- _Information shown_
** begin **
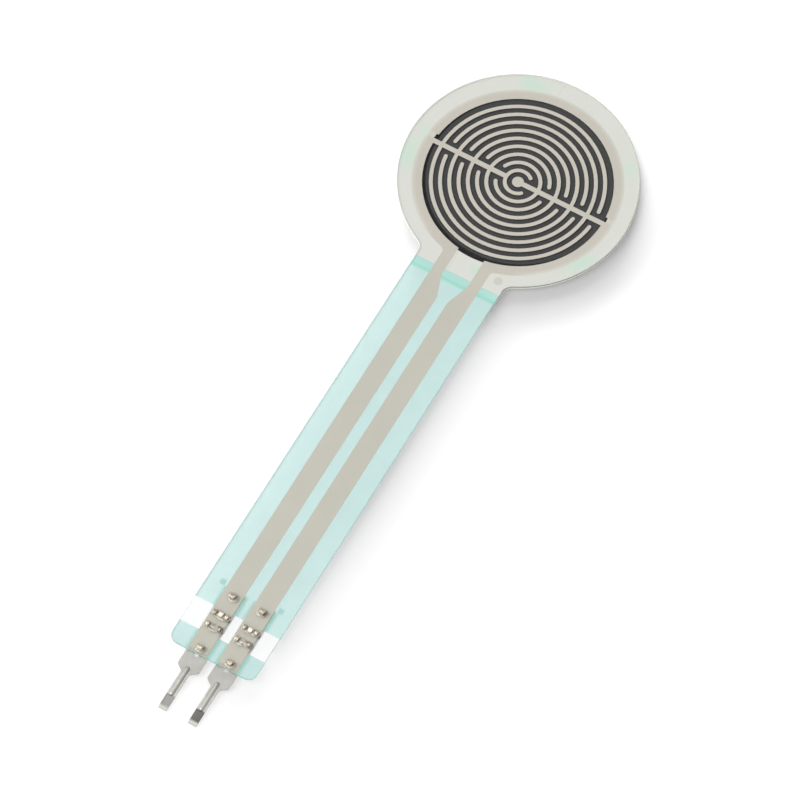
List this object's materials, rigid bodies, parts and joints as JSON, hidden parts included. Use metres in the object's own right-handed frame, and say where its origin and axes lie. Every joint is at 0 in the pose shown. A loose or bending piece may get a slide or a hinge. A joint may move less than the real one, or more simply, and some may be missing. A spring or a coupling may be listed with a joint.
{
  "type": "force sensor",
  "caption": "Round thin-film force sensor: printed finger electrodes over a carbon disc, with a straight flexible tail and crimped solder tabs.",
  "frame": {"origin": "centre of the round head, on the underside of the release liner", "axes": "+Z out of the sensing face, -Y along the tail to the solder tabs, +X to the right as seen from the sensing face"},
  "size_m": [0.0188, 0.0614, 0.0009],
  "materials": {
    "electrode_film": "clear glossy polyester film",
    "silver_print": "printed silver ink, satin, warm grey",
    "dielectric_print": "translucent pale green print",
    "mark_print": "translucent green print, one more layer",
    "carbon_print": "matt black carbon ink",
    "spacer_adhesive": "clear adhesive",
    "semiconductor_film": "clear polyester film",
    "rear_adhesive": "thin adhesive",
    "release_liner": "pale grey-white liner",
    "tin_plate": "satin tin plating"
  },
  "bodies": {
    "root": {"electrode_film": "electrode_film", "left_electrode": "silver_print", "right_electrode": "silver_print", "upper_ring_print": "silver_print", "registration_dot": "silver_print", "dielectric_coat": "dielectric_print", "end_dielectric_strip": "dielectric_print", "location_marks": "mark_print", "spacer_adhesive": "spacer_adhesive", "carbon_disc": "carbon_print", "semiconductor_film": "semiconductor_film", "rear_adhesive": "rear_adhesive", "release_liner_left": "release_liner", "release_liner_right": "release_liner", "left_terminal": "tin_plate", "right_terminal": "tin_plate"}
  },
  "joints": []
}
** end **
Output all of the data again. Match it exactly.

- _Result of this exercise_
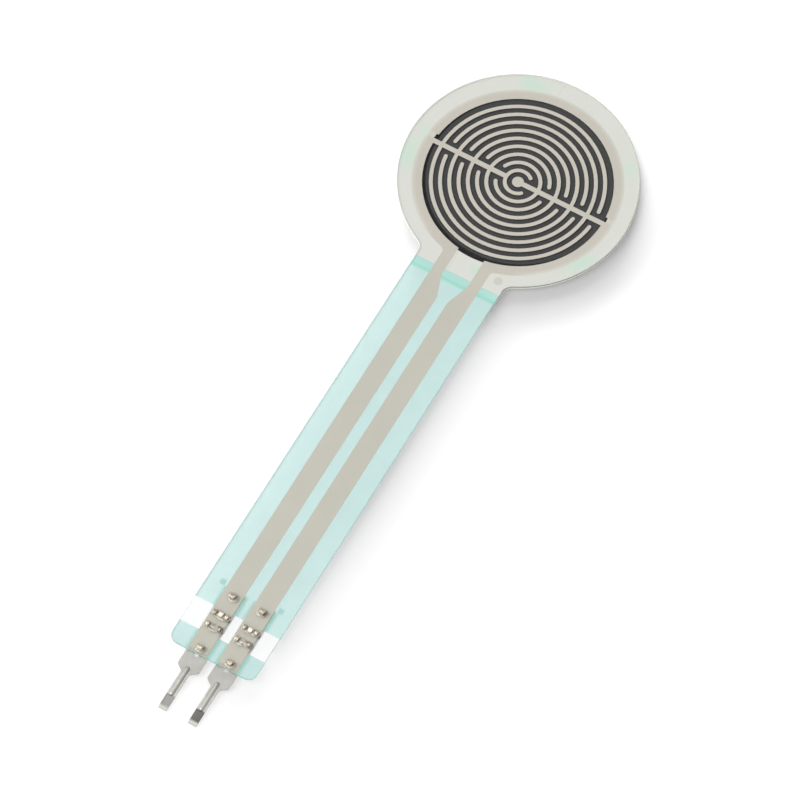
List this object's materials, rigid bodies, parts and joints as JSON, hidden parts included. Use metres in the object's own right-handed frame, and say where its origin and axes lie. Every joint is at 0 in the pose shown. A loose or bending piece may get a slide or a hinge. A joint may move less than the real one, or more simply, and some may be missing. A spring or a coupling may be listed with a joint.
{
  "type": "force sensor",
  "caption": "Round thin-film force sensor: printed finger electrodes over a carbon disc, with a straight flexible tail and crimped solder tabs.",
  "frame": {"origin": "centre of the round head, on the underside of the release liner", "axes": "+Z out of the sensing face, -Y along the tail to the solder tabs, +X to the right as seen from the sensing face"},
  "size_m": [0.0188, 0.0614, 0.0009],
  "materials": {
    "electrode_film": "clear glossy polyester film",
    "silver_print": "printed silver ink, satin, warm grey",
    "dielectric_print": "translucent pale green print",
    "mark_print": "translucent green print, one more layer",
    "carbon_print": "matt black carbon ink",
    "spacer_adhesive": "clear adhesive",
    "semiconductor_film": "clear polyester film",
    "rear_adhesive": "thin adhesive",
    "release_liner": "pale grey-white liner",
    "tin_plate": "satin tin plating"
  },
  "bodies": {
    "root": {"electrode_film": "electrode_film", "left_electrode": "silver_print", "right_electrode": "silver_print", "upper_ring_print": "silver_print", "registration_dot": "silver_print", "dielectric_coat": "dielectric_print", "end_dielectric_strip": "dielectric_print", "location_marks": "mark_print", "spacer_adhesive": "spacer_adhesive", "carbon_disc": "carbon_print", "semiconductor_film": "semiconductor_film", "rear_adhesive": "rear_adhesive", "release_liner_left": "release_liner", "release_liner_right": "release_liner", "left_terminal": "tin_plate", "right_terminal": "tin_plate"}
  },
  "joints": []
}